[The problem]:
Find how many lines hold the word "from". Give only the number.

##### Information supplied

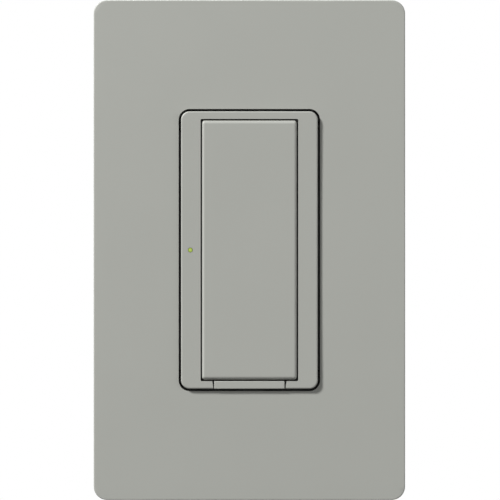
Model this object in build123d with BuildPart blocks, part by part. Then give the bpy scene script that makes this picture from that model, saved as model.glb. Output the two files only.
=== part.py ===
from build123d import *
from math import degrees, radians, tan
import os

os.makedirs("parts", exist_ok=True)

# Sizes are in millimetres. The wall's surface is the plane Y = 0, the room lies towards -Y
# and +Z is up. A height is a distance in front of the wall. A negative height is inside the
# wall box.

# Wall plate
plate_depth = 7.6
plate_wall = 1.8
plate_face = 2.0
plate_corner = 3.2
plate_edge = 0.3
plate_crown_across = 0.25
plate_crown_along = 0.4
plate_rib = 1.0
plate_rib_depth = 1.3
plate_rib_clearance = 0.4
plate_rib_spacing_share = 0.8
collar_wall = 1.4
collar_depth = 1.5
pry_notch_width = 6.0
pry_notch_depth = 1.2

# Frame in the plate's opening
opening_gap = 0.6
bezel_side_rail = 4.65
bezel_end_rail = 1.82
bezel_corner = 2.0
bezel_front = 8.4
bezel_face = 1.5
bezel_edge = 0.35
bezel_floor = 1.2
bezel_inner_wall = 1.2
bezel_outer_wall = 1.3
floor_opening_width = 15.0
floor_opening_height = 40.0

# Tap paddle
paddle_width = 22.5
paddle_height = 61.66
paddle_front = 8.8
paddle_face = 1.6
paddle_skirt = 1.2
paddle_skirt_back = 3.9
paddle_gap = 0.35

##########

[The output]:
3